Thursday, December 21, 2006

The truth about small farmers

The Washington Post takes a look at farm subsidies and reports that government subsidies are actually driving small farmers out of the business. The arguments for farm subsidies are often based on the need to protect the small farmer. Somehow, we still seem to have a Jeffersonian admiration for the small yeoman farmer and to envision our country being fed by millions of such noble family farmers. However, now farming is big business and government subsidies to the supposedly small farmer are part of that transformation by driving up the price of farmland and pricing the family farmer out of the market.
The cornerstone of the multibillion-dollar system of federal farm subsidies is an iconic image of the struggling family farmer: small, powerless against Mother Nature, tied to the land by blood.

Without generous government help, farm-state politicians say, thousands of these hardworking families would fail, threatening the nation's abundant food supply.

"In today's fast-paced, interconnected world, there are few industries where sons and daughters can work side-by-side with moms and dads, grandmas and grandpas," Rep. Jerry Moran (R-Kan.) said last year. "But we still find that today in agriculture. . . . It is a celebration of what too many in our country have forgotten, an endangered way of life that we must work each and every day to preserve."

This imagery secures billions annually in what one grower called "empathy payments" for farmers. But it is misleading.

Today, most of the nation's food is produced by modern family farms that are large operations using state-of-the-art computers, marketing consultants and technologies that cut labor, time and costs. The owners are frequently college graduates who are as comfortable with a spreadsheet as with a tractor. They cover more acres and produce more crops with fewer workers than ever before.

The very policies touted by Congress as a way to save small family farms are instead helping to accelerate their demise, economists, analysts and farmers say. That's because owners of large farms receive the largest share of government subsidies. They often use the money to acquire more land, pushing aside small and medium-size farms as well as young farmers starting out.

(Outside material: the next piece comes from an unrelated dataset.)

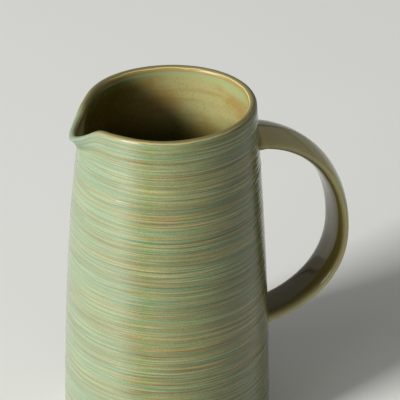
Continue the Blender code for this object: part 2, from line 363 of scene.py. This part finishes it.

"Historically, when you think of family farms, you think of Mom and Dad and three generations working a small or mid-sized farm. It gives you a warm and fuzzy feeling," said Alex White, a professor of agricultural economics at Virginia Tech. "In the real world, it might be a mid-sized farm. But it also might be a huge farm. It might be a corporation."

Large family farms, defined as those with revenue of more than $250,000, account for nearly 60 percent of all agricultural production but just 7 percent of all farms. They receive more than 54 percent of government subsidies. And their share of federal payments is growing -- more than doubling over the past decade for the biggest farms.
But it wouldn't make such a stirring argument if politicians started talking about how we needed to give more federal subsidies to giant agricultural corporations.

This Washington Post story follows one a week and a half ago by the same journalists in the Post about how politicians from both parties have been rewarding dairy lobbyists to stop one dairy farmer from, heaven forfend!, charging lower prices for his milk. I often bash the press, but these two stories by Gilbert M. Gaul, Sarah Cohen and Dan Morgan are excellent examples of what the media can do - examine some decades-long accepted practice and expose how government is spending taxpayer money and actually harming the people they're claiming to help: consumers and the small, individual farmers.